There is nothing here saying things don't have value or you can't have specific desires for things. It's just that it's no longer a driving need within Earth or possibly the Federation at large. When food, shelter, medical, entertainment/etc are all available for a trivial cost, you are talking about just the bonus. I 100% imagine that in the Federation there is a TON of handmade items and in general an art boom, if for no other reason than because people don't need to work a job to make money, and can do things for passion.

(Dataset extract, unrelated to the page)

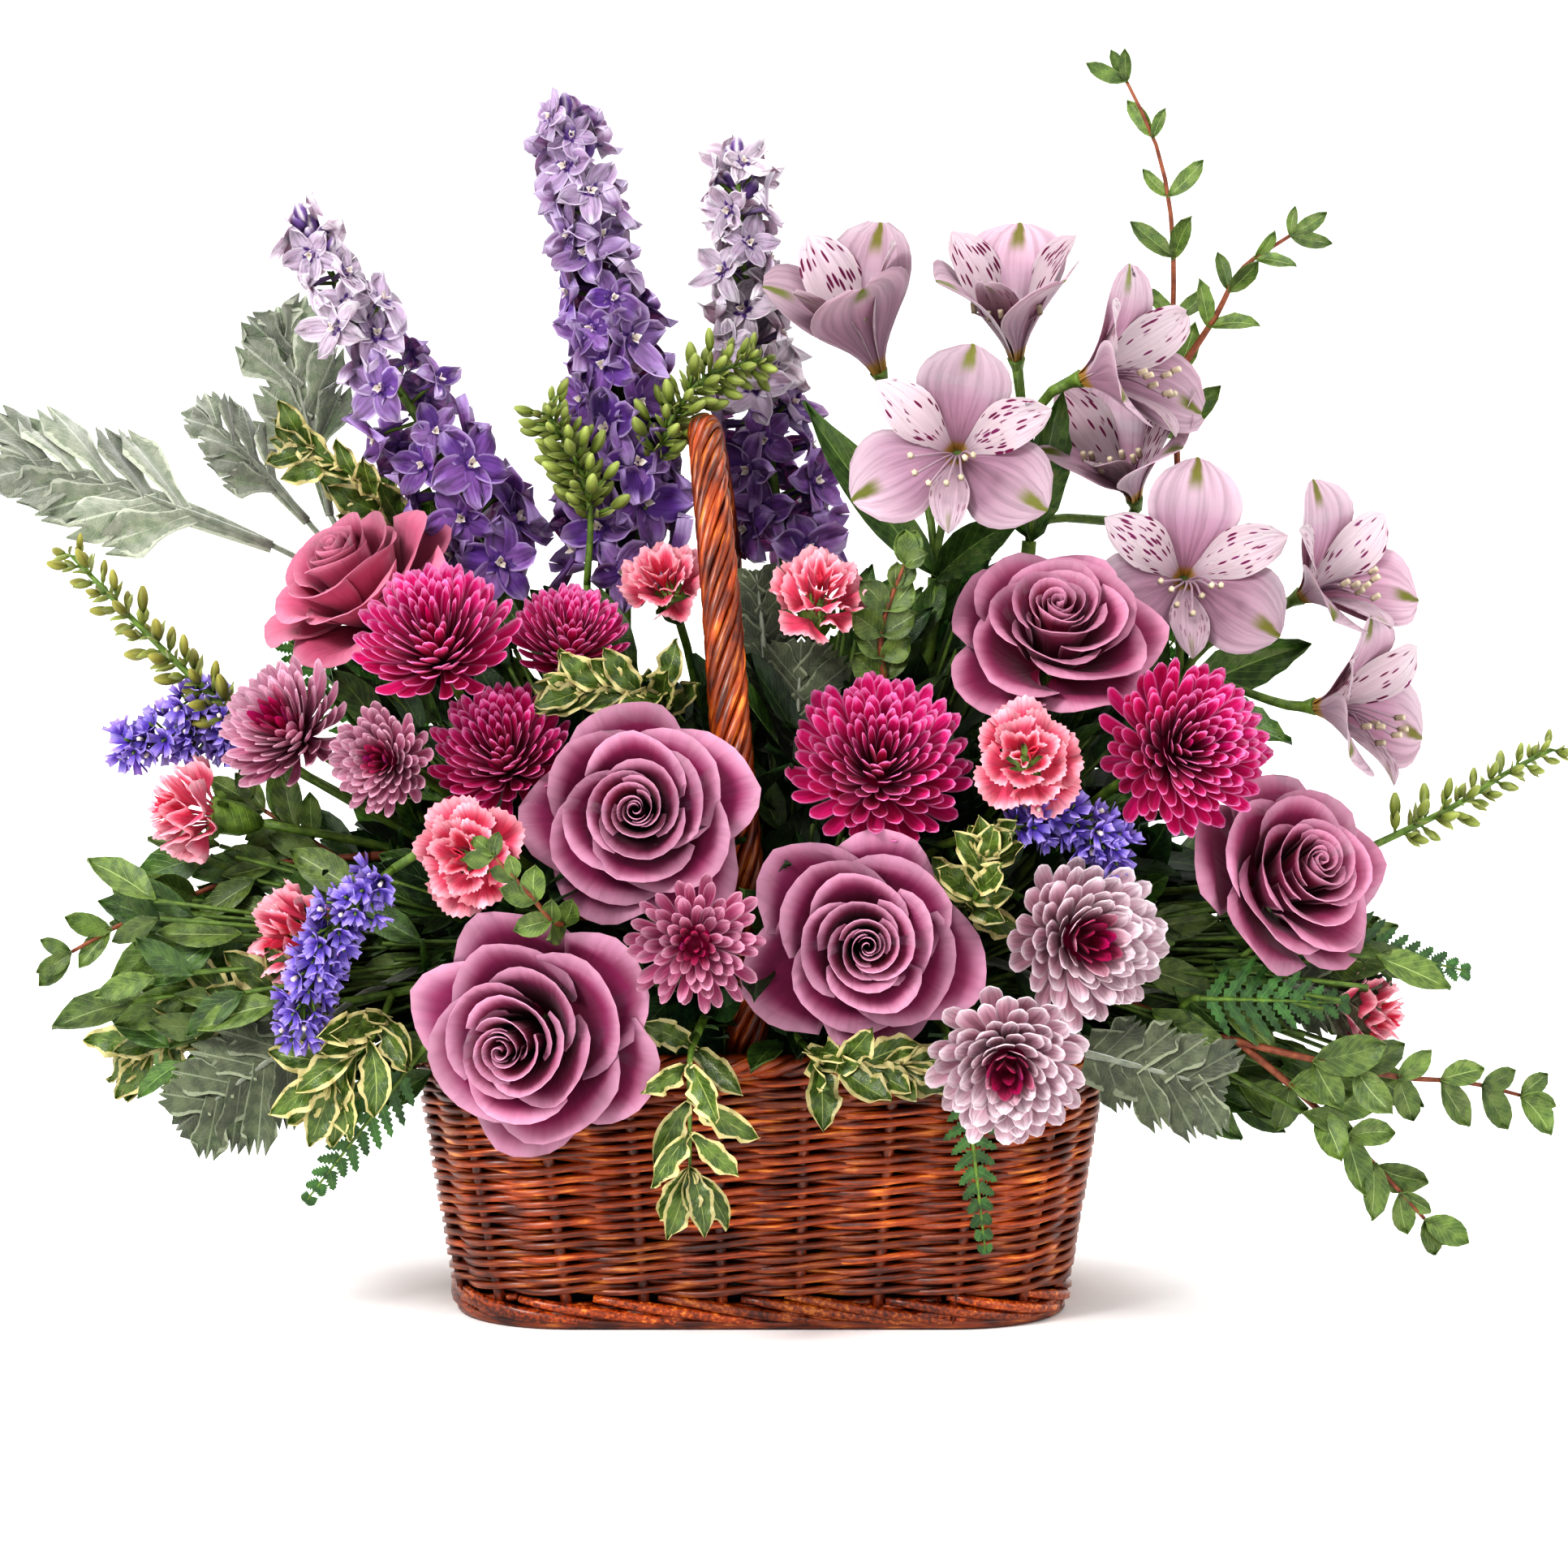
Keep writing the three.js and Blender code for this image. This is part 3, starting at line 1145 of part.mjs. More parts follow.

Actually, I think John Wick is a good example of the problem with Trek's setting. The first movie was relatively low key. It was a bit of a stretch, but yeah, you could buy that there's some weird shady underground of assassins doing business with gold coins. Third movie comes around and it's just gotten silly, with seemingly half of Manhattan and every homeless person and taxi driver involved in this shadowy world. It's gone from suspension of disbelief to just eye rolling so we can get on with the stunts and the shooting.
Trek is in a similar situation. Two seasons of TOS? Fine. The tech can do whatever is necessary to carry the main plot. After TNG, DS9, Voyager, Enterprise, Picard, Lower Decks, and Discovery? Even if you weren't trying to build a setting because that wasn't important to the story, at this point you've managed to build one just from the quantity of produced material. And if it's contradictory and doesn't make much sense, then that's on the writers not wanting to do the work in the first place. And I don't think the situation has been harmless to the core stories that Trek is trying to tell. There's certainly been enough situations where 'In Episode X, why didn't they just do the thing that they did in Episode Y since that'd solve the problem right quick?' came up as fridge logic. B5 and SG-1 managed to keep things fairly well sorted on that front, no reason to give Star Trek a complete pass on it.
https://youtu.be/BIeEyDETaHY
Incredibly accurate considering the skit ends with a Janeway Pi.